According to the historian Annette d'Agostino Lloyd, "As parents, Harold and Mildred were generous to thepoint of overindulgence. The children even had a private zoo." But Harold insisted they learn the value of money. At 13, Gloria and her friends had a lemonade stand on Benedict Canyon Drive. They charged a dime a glass, but Mildred made sure they gave the profits to the church.

Gloria's relationship with her mother, Mildred, was tense. "She was a very beautiful woman, and a very strong lady in many ways. She was like the iron fist in a velvet glove. I always wanted her to be more like a sister to me."

Gloria was educated at Miss Barnett's School in Cannes and Westlake School for Girls in Los Angeles, and she and her sister were students at UCLA. Lloyd ran the family on strict Victorian lines. Drinking was forbidden. Pocket money was limited to $30 a month while the girls were at college, and they were expected to travel there by bicycle.

"As we grew up we had to be heavily chaperoned. It seems a little strange now, but we went out on dates with

the chauffeur and the governess. Boyfriends came to the estate and were screened by Clementine, our housekeeper for 45 years. We felt like a Hollywood royal family."

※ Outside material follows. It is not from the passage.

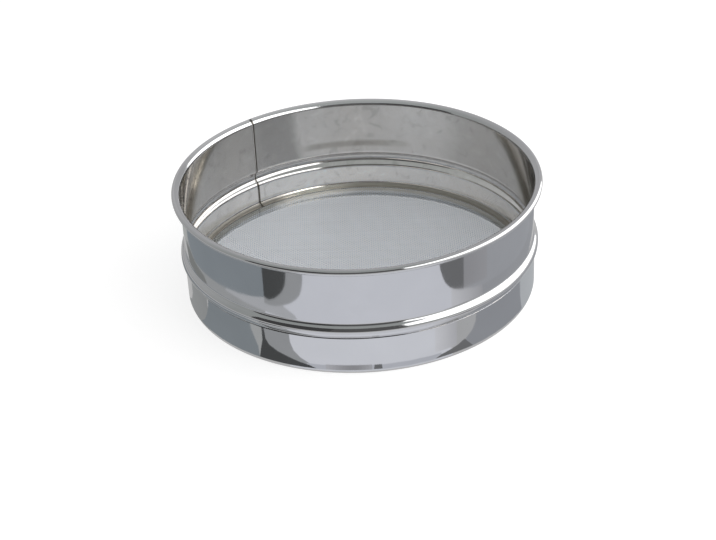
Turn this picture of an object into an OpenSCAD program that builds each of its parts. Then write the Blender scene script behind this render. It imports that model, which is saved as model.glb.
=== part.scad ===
// Tamis drum sieve: a drum hoop with a rolled rim and a swaged bead, a foot hoop pressed over its
// lower end, and a woven wire cloth stretched between the two. It stands on z = 0, centred on Z.

/* [Drum hoop] */
// Inside diameter of the drum above the bead
drum_inner_d = 200; // [120:1:300]
// Height from the table to the top of the rolled rim
drum_h = 65.8; // [55:0.1:90]
// Thickness of the drum hoop's sheet
drum_t = 0.5; // [0.4:0.05:0.7]

/* [Rolled rim] */
// Outside width of the curl on the top edge, from the drum's inside face
curl_w = 5; // [4.2:0.1:7]
// Outside height of the roll that the curl ends in
curl_h = 3.7; // [3:0.1:4.6]
// Angle that the sheet turns through in the curl
curl_turn = 318; // [270:1:330]

/* [Bead] */
// Height of the bead's crest above the table
bead_z = 26.3; // [24:0.1:32]
// How far the bead stands out from the wall above it
bead_out = 2.5; // [1.5:0.1:3.5]
// Radius of the bead's crest, to the middle of the sheet
bead_crest_r = 4.3; // [3:0.1:5.5]
// Radius of the bead's two foot fillets, to the middle of the sheet
bead_foot_r = 2.6; // [1.5:0.1:3.5]
// How far the wall below the bead is sized in from the wall above it
sized_in = 0.6; // [0.3:0.05:1.2]

/* [Lower edge of the drum] */
// Height of the underside of the turned-in lip, where the cloth lies
lip_z = 7.4; // [5:0.1:9]
// Inside radius of the lip's bend
lip_bend_r = 2.8; // [1:0.1:4]
// Flat width of the lip beyond its bend
lip_flat = 0.2; // [0.1:0.1:3]

/* [Seam] */
// Where the two ends of the strip meet, counted from +X
seam_at = 128; // [0:1:359]
// Width of the sunken weld line
seam_w = 0.35; // [0.2:0.05:0.8]
// Depth of the sunken weld line in the sheet
seam_depth = 0.25; // [0.1:0.05:0.3]

/* [Foot hoop] */
// Thickness of the foot hoop's sheet
foot_t = 0.5; // [0.4:0.05:0.8]
// Gap between the foot hoop's top edge and the bead's underside
foot_top_gap = 0.15; // [0.1:0.05:1.5]
// Inside radius of the bend at the foot's lower edge
foot_bend_r = 0.7; // [0.5:0.1:1.5]
// Flat width of the turned-in foot, the ring that the sieve stands on
foot_flat = 1.2; // [0.8:0.1:4]

/* [Wire cloth] */
// Thickness of one wire
wire_d = 0.28; // [0.2:0.01:0.35]
// Distance from one wire to the next
wire_pitch = 1.3; // [1.2:0.05:3]
// How far the cloth's border is turned up between the two hoops
border_up = 7; // [4:0.5:10]
// Width of the border under the lip, from the turn-up inwards
border_flat = 0.1; // [0.1:0.1:2]

/* [Fit] */
// Clearance between each hoop and the cloth's border
fit_gap = 0.05; // [0.02:0.01:0.1]

/* [Hidden] */
$fn = 96;

// How far a cut overruns the sheet, the least gap between crossing wires, and the angle by which
// curved pieces of a section run into their neighbours
overrun = 0.25;
touch_gap = 0.02;
join_angle = 0.02;
polished = [0.80, 0.81, 0.83];
foot_grey = [0.74, 0.75, 0.78];
cloth_grey = [0.62, 0.64, 0.67];
cloth_dark = [0.52, 0.54, 0.57];

// Drum hoop: every size below is to the middle of the sheet
half_t = drum_t / 2;
wall_r = drum_inner_d / 2 + half_t;
sized_r = wall_r - sized_in;
roll_r = (curl_h - drum_t) / 2;
lead_r = curl_w - drum_t - roll_r;
curl_c = wall_r + lead_r;
lead_z = drum_h - half_t - lead_r;
roll_z = drum_h - half_t - roll_r;
crest_z = bead_z;
crest_c = wall_r + bead_out - bead_crest_r;
lip_r = lip_bend_r + half_t;
lip_bend_z = lip_z + half_t + lip_r;
lip_bend_c = sized_r - lip_r;
lip_edge_r = lip_bend_c - lip_flat;

// Height from the crest's centre to the centre of a fillet that runs into a wall `drop` below the crest
function fillet_rise(drop) =
    sqrt(pow(bead_crest_r + bead_foot_r, 2) - pow(bead_crest_r + bead_foot_r - drop, 2));
// Angle of the crest, from straight out to where that fillet takes over
function crest_angle(drop) = atan2(fillet_rise(drop), bead_crest_r + bead_foot_r - drop);

drop_up = bead_out;
drop_low = bead_out + sized_in;
bead_top_z = crest_z + fillet_rise(drop_up);
bead_low_z = crest_z - fillet_rise(drop_low);

// Height of the bead's underside at radius r, on its lower fillet or, further out, on its crest
function bead_underside(r) =
    r < crest_c + (bead_crest_r + half_t) * cos(crest_angle(drop_low))
        ? bead_low_z + sqrt(pow(bead_foot_r - half_t, 2) - pow(r - sized_r - bead_foot_r, 2))
        : crest_z - sqrt(pow(bead_crest_r + half_t, 2) - pow(r - crest_c, 2));

// Wire cloth, two wires thick, lying under the lip
cloth_t = 2 * wire_d + touch_gap;
cloth_top = lip_z - touch_gap;
warp_z = cloth_top - wire_d / 2;
weft_z = warp_z - wire_d - touch_gap;
border_in_r = sized_r + half_t + fit_gap;
border_out_r = border_in_r + cloth_t;
border_bend_r = lip_r + half_t + fit_gap;
border_edge_r = lip_bend_c - border_flat;
cloth_r = border_edge_r - touch_gap;
wires_each_side = floor((cloth_r - wire_pitch / 2) / wire_pitch);

// Foot hoop
foot_in_r = border_out_r + fit_gap;
foot_out_r = foot_in_r + foot_t;
foot_top = bead_underside(foot_in_r) - foot_top_gap;
foot_bend_out = foot_bend_r + foot_t;
foot_edge_r = foot_out_r - foot_bend_out - foot_flat;

// Pie slice from angle a0 to a1, wide enough to cut any ring here
module pie(a0, a1, reach = 20) {
    steps = ceil((a1 - a0) / 60);
    polygon(concat([[0, 0]], [for (i = [0 : steps]) let (a = a0 + (a1 - a0) * i / steps)
        reach * [cos(a), sin(a)]]));
}

// Curved piece of a section: a ring from radius r0 to r1, kept between two angles
module bend(r0, r1, a0, a1) {
    intersection() {
        difference() {
            circle(r = r1);
            circle(r = r0);
        }
        pie(a0 - join_angle, a1 + join_angle);
    }
}

// Straight upright piece of a section, from radius r0 to r1 and height z0 to z1
module upright(r0, r1, z0, z1) {
    translate([r0, z0])
        square([r1 - r0, z1 - z0]);
}

// Section of the drum hoop's sheet between two depths, counted from its middle: minus is the
// drum's inside face and the curl's outer face, plus is the other face
module drum_section(from, to) {
    translate([curl_c, roll_z])
        bend(roll_r - to, roll_r - from, 180 - curl_turn, 90);
    translate([curl_c, lead_z])
        bend(lead_r - to, lead_r - from, 90, 180);
    upright(wall_r + from, wall_r + to, bead_top_z, lead_z);
    translate([wall_r + bead_foot_r, bead_top_z])
        bend(bead_foot_r - to, bead_foot_r - from, 180, 180 + crest_angle(drop_up));
    translate([crest_c, crest_z])
        bend(bead_crest_r + from, bead_crest_r + to, -crest_angle(drop_low), crest_angle(drop_up));
    translate([sized_r + bead_foot_r, bead_low_z])
        bend(bead_foot_r - to, bead_foot_r - from, 180 - crest_angle(drop_low), 180);
    upright(sized_r + from, sized_r + to, lip_bend_z, bead_low_z);
    translate([lip_bend_c, lip_bend_z])
        bend(lip_r + from, lip_r + to, -90, 0);
    translate([lip_edge_r, lip_bend_z - lip_r - to])
        square([lip_flat, to - from]);
}

// Rolled strip with its curled rim, bead and turned-in lip, and the sunken line of its butt seam
module drum_hoop() {
    seam_angle = seam_w / wall_r * 180 / PI;
    color(polished)
        difference() {
            rotate_extrude()
                drum_section(-half_t, half_t);
            rotate([0, 0, seam_at - seam_angle / 2])
                rotate_extrude(angle = seam_angle)
                    drum_section(-half_t - overrun, -half_t + seam_depth);
        }
}

// Plain sleeve up to the bead, turned in at its lower edge to the flat ring that it stands on
module foot_hoop() {
    color(foot_grey)
        rotate_extrude() {
            upright(foot_in_r, foot_out_r, foot_bend_out, foot_top);
            translate([foot_out_r - foot_bend_out, foot_bend_out])
                bend(foot_bend_r, foot_bend_out, -90, 0);
            translate([foot_edge_r, 0])
                square([foot_flat, foot_t]);
        }
}

// Border of the cloth: flat under the lip, round its bend and up between the two hoops
module cloth_border() {
    color(cloth_dark)
        rotate_extrude() {
            upright(border_in_r, border_out_r, lip_bend_z, lip_bend_z + border_up);
            translate([lip_bend_c, lip_bend_z])
                bend(border_bend_r, border_bend_r + cloth_t, -90, 0);
            translate([border_edge_r, lip_bend_z - border_bend_r - cloth_t])
                square([border_flat, cloth_t]);
        }
}

// One set of parallel wires that fills the cloth's circle, lying along Y at one height
module wire_set(z) {
    for (i = [-wires_each_side - 1 : wires_each_side]) {
        x = (i + 0.5) * wire_pitch;
        half_length = sqrt(pow(cloth_r, 2) - pow(abs(x) + wire_d / 2, 2));
        translate([x, half_length, z])
            rotate([90, 0, 0])
                cylinder(d = wire_d, h = 2 * half_length, $fn = 24);
    }
}

module warp_wires() {
    color(cloth_grey)
        wire_set(warp_z);
}

module weft_wires() {
    color(cloth_grey)
        rotate([0, 0, 90])
            wire_set(weft_z);
}

drum_hoop();
foot_hoop();
cloth_border();
warp_wires();
weft_wires();
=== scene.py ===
# Tamis drum sieve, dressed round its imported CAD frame. Metres, standing on z = 0, centred on the
# Z axis. The file follows the sieve as it is put together, one section for each piece.
import math

import bpy
import numpy as np
from mathutils import Euler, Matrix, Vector


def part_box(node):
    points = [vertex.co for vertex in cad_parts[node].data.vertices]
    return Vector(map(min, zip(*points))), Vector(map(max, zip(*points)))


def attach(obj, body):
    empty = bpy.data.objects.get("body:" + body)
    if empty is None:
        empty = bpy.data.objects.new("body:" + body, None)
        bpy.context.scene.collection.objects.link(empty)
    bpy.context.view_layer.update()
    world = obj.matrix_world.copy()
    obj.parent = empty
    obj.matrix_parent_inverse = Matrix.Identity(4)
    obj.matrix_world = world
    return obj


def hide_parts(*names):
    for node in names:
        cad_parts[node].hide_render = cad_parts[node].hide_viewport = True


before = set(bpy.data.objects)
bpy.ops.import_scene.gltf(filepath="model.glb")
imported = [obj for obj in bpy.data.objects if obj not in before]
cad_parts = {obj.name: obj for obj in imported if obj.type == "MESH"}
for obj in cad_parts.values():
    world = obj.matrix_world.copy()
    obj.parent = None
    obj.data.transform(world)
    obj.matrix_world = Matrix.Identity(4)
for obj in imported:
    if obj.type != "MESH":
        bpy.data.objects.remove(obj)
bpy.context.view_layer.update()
scene = bpy.context.scene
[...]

Extremely attractive, with long blonde curls, Gloria became a successful model. Although Paramount cast her in Temptation (1946) with Merle Oberon, her film career was short-lived. She worked in radio in the 1940s. She also became a prolific painter.

In 1950, Gloria's wedding took place by the fountain on the great lawn at Greenacres. The marriage didn't last, and with Gloria spending longer and longer times abroad, her daughter Suzanne was brought up by Harold and Mildred. Suzanne grew up to oversee the Harold Lloyd Trust and Harold Lloyd Entertainment. Gloria had been in poor health for three years, and died on her parents' wedding anniversary.

Mildred Gloria Lloyd Guasti Roberts, actress and model: born Los Angeles 22 May 1923; married 1950 William Guasti (marriage dissolved; one daughter), secondly John Roberts (marriage dissolved); died Santa Monica, California 10 February 2012.